I know someone well-known has said something similar to what I'm about to say (albeit in a more eloquent manner), but I cannot remember his name...

Atheism does not make me feel differently about life; the knowledge brought about through science shapes my feelings about life and the universe. Just imagining how I am made from the very stuff of the universe, how billions of years ago the electrons, neutrons, and protons in my body were part of an immense star (or even multiple stars), fills me with a sense of awe.  This idea fills me with a sense of camaraderie not only with my fellow homo sapiens, but also with the animals, the plants, the insects, the microbes, the rocks, the water, the oxygen, etc.  I feel like part of the universe, not a separate entity for which the universe was created.

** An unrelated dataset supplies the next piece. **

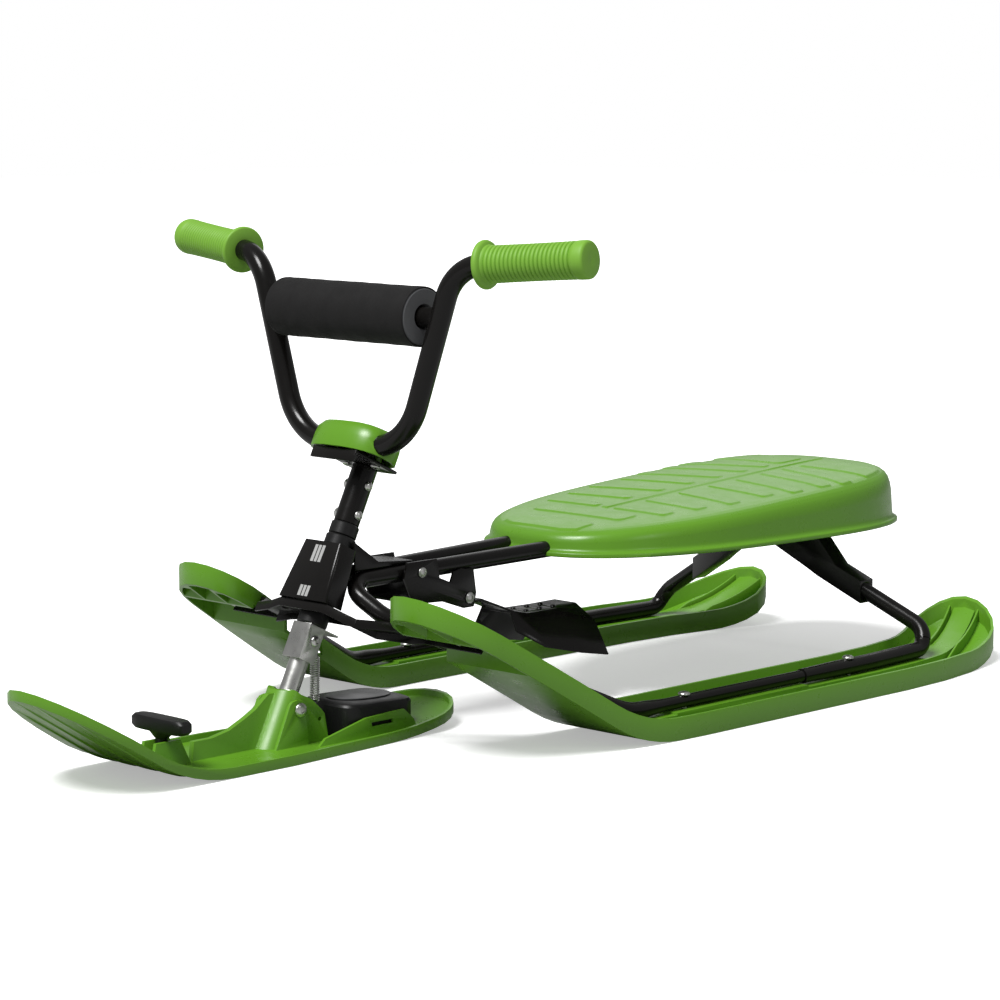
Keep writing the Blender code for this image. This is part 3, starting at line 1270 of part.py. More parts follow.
def make_brake_pedal():
    y0, z0 = BRAKE_AXLE
    sheet = BRAKE_PLATE
    neck_half = 0.0185
    bore = BRAKE_AXLE_RADIUS + GAP
    hub = pipe((-0.0270, y0, z0), (0.0270, y0, z0), 0.0066, bore, 16)
    neck_rows = ((y0, BRAKE_NECK_Z, 0.0230), (-0.0346, BRAKE_NECK_Z, 0.0200), (0.0000, 0.1030, neck_half),
                 (0.0180, 0.0955, neck_half))
    rings = [[(-w, y, z), (w, y, z), (w, y, z - sheet), (-w, y, z - sheet)] for y, z, w in neck_rows]
    neck = loft(rings, "neck")
    rows = ((0.0060, 0.0200, 0.0990, 0.0290, 0.0820, 0.0305, 0.0790),
            (0.0300, 0.0210, 0.0935, 0.0460, 0.0670, 0.0480, 0.0625),
            (0.0750, 0.0200, 0.0930, 0.0440, 0.0725, 0.0560, 0.0520),
            (0.1080, 0.0150, 0.0945, 0.0423, 0.0790, 0.0615, 0.0465))
    rings = []
    for y, rx, rz, fx, fz, sx, sz in rows:
        upper = [(-sx, sz), (-fx, fz), (-rx, rz), (rx, rz), (fx, fz), (sx, sz)]
        lower = [(sx - 0.0016, sz - 0.0010), (fx - 0.0014, fz - sheet), (rx, rz - sheet), (-rx, rz - sheet),
                 (-fx + 0.0014, fz - sheet), (-sx + 0.0016, sz - 0.0010)]
        rings.append([(x, y, z) for x, z in upper + lower])
    plate = loft(rings, "brake_pedal")
    dimples = []
    for x in (-0.009, 0.009):
        for y in (0.040, 0.060, 0.080):
            dimples.append(place(turned([(0, -0.001), (0.0034, -0.001), (0.0022, 0.0015), (0, 0.0020)], 8),
                                 Matrix.Translation((x, y, 0.0932))))
    pedal = fuse(plate, neck, hub, *dimples)
    teeth = []
    for side in (1, -1):
        for k in (0.0965, 0.0885):
            low = Vector((side * 0.0600, k, 0.0440))
            reach = Vector((side * 0.01, 0, 0.004))
            teeth.append(rod(low - reach, low + reach, 0.0026, 6))
    window = box((-0.0105, y0 - 0.02, z0 - 0.020), (0.0105, y0 + 0.0130, z0 + 0.02))
    return cut(pedal, window, rod((-0.03, y0, z0), (0.03, y0, z0), bore, 16), *teeth)


def make_brake_spring():
    """A torsion spring round the axle: one arm under the bracket's web, the other under the pedal's neck."""
    y0, z0 = BRAKE_AXLE
    wire = BRAKE_SPRING_WIRE
    radius = BRAKE_AXLE_RADIUS + 2 * GAP + wire
    half = BRAKE_SPRING_LENGTH / 2
    web_side = BRAKE_WEB_Z - GAP - wire
    neck_side = BRAKE_NECK_Z - BRAKE_PLATE - GAP - wire
    points = [Vector((-half, -0.1100, web_side)), Vector((-half, -0.0900, web_side)),
              Vector((-half, y0 - radius, z0 + 0.0015))]
    count = BRAKE_SPRING_TURNS * SPRING_POINTS_PER_TURN + SPRING_POINTS_PER_TURN // 4
    for i in range(count + 1):
        a = math.pi + 2 * math.pi * i / SPRING_POINTS_PER_TURN
        x = -half + 2 * half * i / count
        points.append(Vector((x, y0 + radius * math.cos(a), z0 + radius * math.sin(a))))
    points += [Vector((half, y0 + 0.0090, neck_side + 0.0008)), Vector((half, y0 + 0.0120, neck_side)),
               Vector((half, y0 + 0.0230, neck_side))]
    gap = least_self_gap(points, wire, SPRING_POINTS_PER_TURN - 1)
    print("brake_spring least gap to itself, mm:", round(gap * 1000, 3))
    return bent_rod(points, wire, "brake_spring", 1)


# assembly
def empty(name, location, direction=(0.0, 0.0, 1.0), parent=None):
    made = bpy.data.objects.new(name, None)
    made.empty_display_size = 0.03
    bpy.context.scene.collection.objects.link(made)
    turn = Vector(direction).to_track_quat("Z", "Y").to_matrix().to_4x4()
    made.matrix_world = Matrix.Translation(Vector(location)) @ turn
    if parent:
        keep(made, parent)
    return made


def keep(item, parent):
    """Parent an object without moving it."""
    bpy.context.view_layer.update()
    item.parent = parent
    item.matrix_parent_inverse = parent.matrix_world.inverted()


def build():
    clear_scene()
    column_up = COLUMN.to_3x3() @ Vector((0, 0, 1))
    steering = empty("steering_axis", AXIS_FOOT, column_up)
    pitch = empty("ski_pitch_axis", PITCH_PIN, (1, 0, 0), steering)
    brake = empty("brake_axis", (0.0, *BRAKE_AXLE), (1, 0, 0))
    handle = empty("tow_slide_axis", (0.0, TOW_Y, TOW_Z), (0, 0, 1), pitch)
    drum = empty("drum_axis", (0.0, REEL_MIDDLE_Y, DRUM_BOTTOM_Z), (0, 0, 1), pitch)

    def node(name, item, spec, parent=None, smooth=35):
        item.name = name
        item.data.name = name
        finish(item, spec, math.radians(smooth))
        if parent:
            keep(item, parent)
        return item

    def pair(name, item, spec, parent=None):
        """The piece on the rider's left and its mirror image on the right."""
        node(name + "_left", item, spec, parent)
        node(name + "_right", mirrored(item, name), spec, parent)

    def bolted(name, nut_name, made, parent=None):
        node(name, made[0], ZINC, parent)
        node(nut_name, made[1], ZINC, parent)

    pair("runner", make_runner(), GREEN)
    pair("frame_tube", make_frame_tube(), BLACK_PAINT)
    pair("rear_leg", make_rear_leg(), BLACK_PAINT)
    node("rear_arch", make_rear_arch(), BLACK_PAINT)
    node("front_cross_member", make_cross_member(), BLACK_PAINT)
    node("steering_housing", make_steering_housing(), BLACK_PAINT)
    node("head_gusset", make_head_gusset(), BLACK_PAINT)
    node("head_tube", make_head_tube(), BLACK_PAINT)
    node("upper_bushing", make_bushing(BUSH_HIGH_FACE, BUSH_HIGH_LENGTH, 1), BLACK_PLASTIC)
    node("lower_bushing", make_bushing(BUSH_LOW_FACE, BUSH_LOW_LENGTH, -1), BLACK_PLASTIC)
    for side, word in ((1, "left"), (-1, "right")):
        node("arm_bolt_" + word, make_arm_bolt(side), ZINC)
        node("tube_bolt_" + word, make_channel_bolt(CHANNEL_BOLT_Y, CHANNEL_TUBE_RADIUS, side), ZINC)
        node("leg_bolt_" + word, make_channel_bolt(LEG_BOLT_Y, TUBE_RADIUS, side), ZINC)
        node("bracket_bolt_" + word, make_bracket_bolt(side), ZINC)
        node("seat_screw_front_" + word, make_seat_screw(SEAT_BOSS_YS[0], side), ZINC)
        node("seat_screw_rear_" + word, make_seat_screw(SEAT_BOSS_YS[1], side), ZINC)
    node("seat", make_seat(), GREEN)
    node("brake_bracket", make_brake_bracket(), BLACK_PAINT)
    bolted("brake_axle", "brake_axle_nut", make_brake_axle())
    node("brake_spring", make_brake_spring(), ZINC)
    node("brake_pedal", make_brake_pedal(), BLACK_PAINT, brake)

    node("steering_column", make_column(), ZINC, steering)
    node("stem_tube", make_stem(), BLACK_PAINT, steering)
    collar = column_pipe(COLLAR_LOW, COLLAR_HIGH, STEM_RADIUS + 0.0013, COLUMN_RADIUS + GAP)
    node("stem_collar", collar, BLACK_PLASTIC, steering)
    for word, s in zip(("lower", "upper"), STEM_BOLTS):
        bolted("stem_bolt_" + word, "stem_nut_" + word, cross_bolt(s, STEM_RADIUS), steering)
    node("handlebar", bar_rod(0.0), BLACK_PAINT, steering)
    node("crossbar", make_crossbar(), BLACK_PAINT, steering)
    node("pad_foam", make_pad(PAD_FOAM_RADIUS, CROSSBAR_RADIUS + GAP, PAD_HALF_LENGTH), FOAM, steering)
    cover_bore = PAD_FOAM_RADIUS + GAP
    cover = make_pad(cover_bore + PAD_COVER_WALL, cover_bore, PAD_HALF_LENGTH - 0.002)
    node("pad_cover", cover, FABRIC, steering)
    pair("grip", make_grip(), GREEN, steering)
    node("clamp_bracket", make_clamp_bracket(), BLACK_PAINT, steering)
    node("clamp_cap", make_clamp_cap(), GREEN, steering)
    for word, x in (("left", CLAMP_SCREW_X), ("right", -CLAMP_SCREW_X)):
        made = screw((x, CLAMP_SCREW_T, CLAMP_LOW - GAP), (x, CLAMP_SCREW_T, CAP_SCREW_TIP),
                     SEAT_SCREW_RADIUS, 0.0048, 0.0026)
        node("clamp_screw_" + word, place(made, COLUMN), ZINC, steering)
    node("fork_bracket", make_fork_bracket(), ZINC, steering)
    bolted("fork_bolt", "fork_nut", cross_bolt(FORK_BOLT_S, FORK_HALF_WIDTH, 0.0055), steering)
    node("ski_spring", make_ski_spring(), ZINC, steering)

    node("front_ski", make_front_ski(), GREEN, pitch)
    bolted("ski_pivot_bolt", "ski_pivot_nut", make_pitch_pin(), pitch)
    node("reel_housing", make_reel_housing(), BLACK_PLASTIC, pitch)
    node("reel_badge", make_reel_badge(), BADGE, pitch)
    node("reel_axle", make_reel_axle(), ZINC, pitch)
    node("reel_drum", make_reel_drum(), BLACK_PLASTIC, drum)
    node("tow_handle", make_tow_handle(), BLACK_PLASTIC, handle)


build()
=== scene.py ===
"""Looks of the steering sled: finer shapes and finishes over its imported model, a floor, lights, a camera."""
import json
import math

import bmesh
import bpy
from mathutils import Matrix, Vector


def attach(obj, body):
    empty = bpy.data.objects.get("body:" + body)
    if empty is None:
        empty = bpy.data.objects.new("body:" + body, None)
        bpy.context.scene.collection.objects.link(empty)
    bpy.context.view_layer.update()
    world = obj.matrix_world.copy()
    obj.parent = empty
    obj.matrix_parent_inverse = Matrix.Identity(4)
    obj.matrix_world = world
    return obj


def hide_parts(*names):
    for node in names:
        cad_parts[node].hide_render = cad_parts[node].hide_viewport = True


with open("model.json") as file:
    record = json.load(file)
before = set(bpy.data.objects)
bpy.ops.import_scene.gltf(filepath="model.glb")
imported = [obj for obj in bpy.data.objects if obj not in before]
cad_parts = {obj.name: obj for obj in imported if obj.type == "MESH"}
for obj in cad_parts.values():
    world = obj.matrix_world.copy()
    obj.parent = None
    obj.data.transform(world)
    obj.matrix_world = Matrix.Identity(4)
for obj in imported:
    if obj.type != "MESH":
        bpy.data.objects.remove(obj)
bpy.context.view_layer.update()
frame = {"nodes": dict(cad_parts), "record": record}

body_of = {node: body for body, nodes in frame["record"]["behaviour"]["bodies"].items() for node in nodes}
slot_of = {part["node"]: part["material_slot"] for part in frame["record"]["subparts"]}

# sizes repeated from the model, in metres
GAP = 0.0003
RAKE = math.radians(26.3)
COLUMN = Matrix.Translation((0.0, -0.3014, 0.0)) @ Matrix.Rotation(-RAKE, 4, "X")
PITCH_PIN = COLUMN @ Vector((0.0, 0.0, 0.0435))
RUNNER_TRACK = 0.197
TUBE_HEIGHT = 0.0220
TUBE_RADIUS = 0.0085
TUBE_TIP_RADIUS = 0.0064
TUBE_BOLT_Y = 0.0700
LEG_FRONT_Y = 0.252
LEG_BOLT_Y = 0.3287
RAIL_X = 0.0242
RAIL_SPLAY = 0.0433
RAIL_Z = 0.1564
RAIL_RISE = 0.0178
RAIL_FRONT_Y = -0.2185
RAIL_REAR_Y = 0.437
BRACKET_BOLT_Y = -0.1280
BRAKE_AXLE = Vector((0.0, -0.0628, 0.1215))
BAR_END = (0.2745, -0.1571, 0.4697)
BAR_SHOULDER = (0.1355, -0.1865, 0.4590)
BAR_CORNER = (0.0757, -0.1925, 0.2835)
BAR_RADIUS = 0.0104
CROSSBAR_RADIUS = 0.0098
GRIP_START_X = 0.1666
PAD_Z = 0.4100
PAD_HALF_LENGTH = 0.0965
PAD_BORE = 0.0115
PAD_RADIUS = 0.0270
STEM_BOLT_HEIGHTS = {"lower": 0.2395, "upper": 0.2697}
FORK_BOLT_HEIGHT = 0.1110
CLAMP_SCREW_X = 0.0200
CLAMP_SCREW_Y = -0.0065
CLAMP_SCREW_TIP_HEIGHT = 0.3130
SPRING_TOP = Vector((0.0030, -0.2440, 0.0830))
SPRING_FOOT = Vector((0.0030, -0.2450, 0.0400))
SPRING_RADIUS = 0.0041
SPRING_WIRE = 0.00075
SPRING_HOLE_Y = -0.2551
SPRING_HOLE_Z = 0.0263
SPRING_HOLE_RADIUS = 0.0022
TAIL_START_Y = 0.4875
TAIL_RADIUS = 0.166
TOE_IN = 0.0255
TOE_IN_START_Y = 0.36
TOE_IN_LENGTH = 0.177
NOSE_START_Y = -0.4035
NOSE_RADIUS = 0.170
NOSE_SLOPE = math.radians(32.0)
NOSE_CURVE_Y = -0.500
NOSE_CURVE_LENGTH = 0.0925
NOSE_CURVE_HALF_WIDTH = 0.0705
HOUSING_FACE_Y = -0.2412
HOUSING_FACE_Z = 0.1725
HOUSING_FACE_SLOPE = 0.547
SEAT_MIDDLE_Y = 0.3055
SEAT_HALF_LENGTH = 0.2645
SEAT_HALF_WIDTH = 0.1385
SEAT_FRONT_Y = SEAT_MIDDLE_Y - SEAT_HALF_LENGTH
SEAT_LIP_Z = 0.1515
SEAT_LIP_FALL = 0.0065
SEAT_TOP_Z = 0.1755
SEAT_TOP_RISE = 0.0325
SEAT_SCREWS = {"front": 0.135, "rear": 0.345}
SIDES = {"left": 1, "right": -1}

# the radius of the shank, the radius and height of the head and, where there is one, those of the nut
STEM_BOLT = (0.0030, 0.0048, 0.0030, 0.0058, 0.0040)
FORK_BOLT = (0.0030, 0.0055, 0.0030, 0.0058, 0.0040)
SKI_PIVOT_BOLT = (0.0040, 0.0070, 0.0034, 0.0070, 0.0045)
BRAKE_AXLE_BOLT = (0.0035, 0.0058, 0.0028, 0.0062, 0.0030)
BRACKET_BOLT = (0.0025, 0.0052, 0.0028)
RUNNER_BOLT = (0.0030, 0.0062, 0.0032)
SEAT_SCREW = (0.0025, 0.0050, 0.0026)
CLAMP_SCREW = (0.0025, 0.0048, 0.0026)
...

Sounds like Lawrence Krauss:


"Every atom in your body came from a star that exploded. And, the atoms in your left hand probably came from a different star than your right hand. It really is the most poetic thing I know about physics: You are all stardust. You couldn’t be here if stars hadn’t exploded, because the elements - the carbon, nitrogen, oxygen, iron, all the things that matter for evolution and for life - weren’t created at the beginning of time. They were created in the nuclear furnaces of stars, and the only way for them to get into your body is if those stars were kind enough to explode. So, forget Jesus. The stars died so that you could be here today."

Coming from a religious and spiritual background, being atheist is a very freeing experience.  The universe is much bigger than ever before.   The wonder and mystery are grander than ever and I am not scared to say I don't know.   This life...This one short life becomes much more precious.  This earth, the only one we have, also becomes more precious.


Time is too short to waste on petty things.  The heart grows bigger as the universe grows larger and what we know becomes a tinier and tinier speck even as our knowledge continues to expand.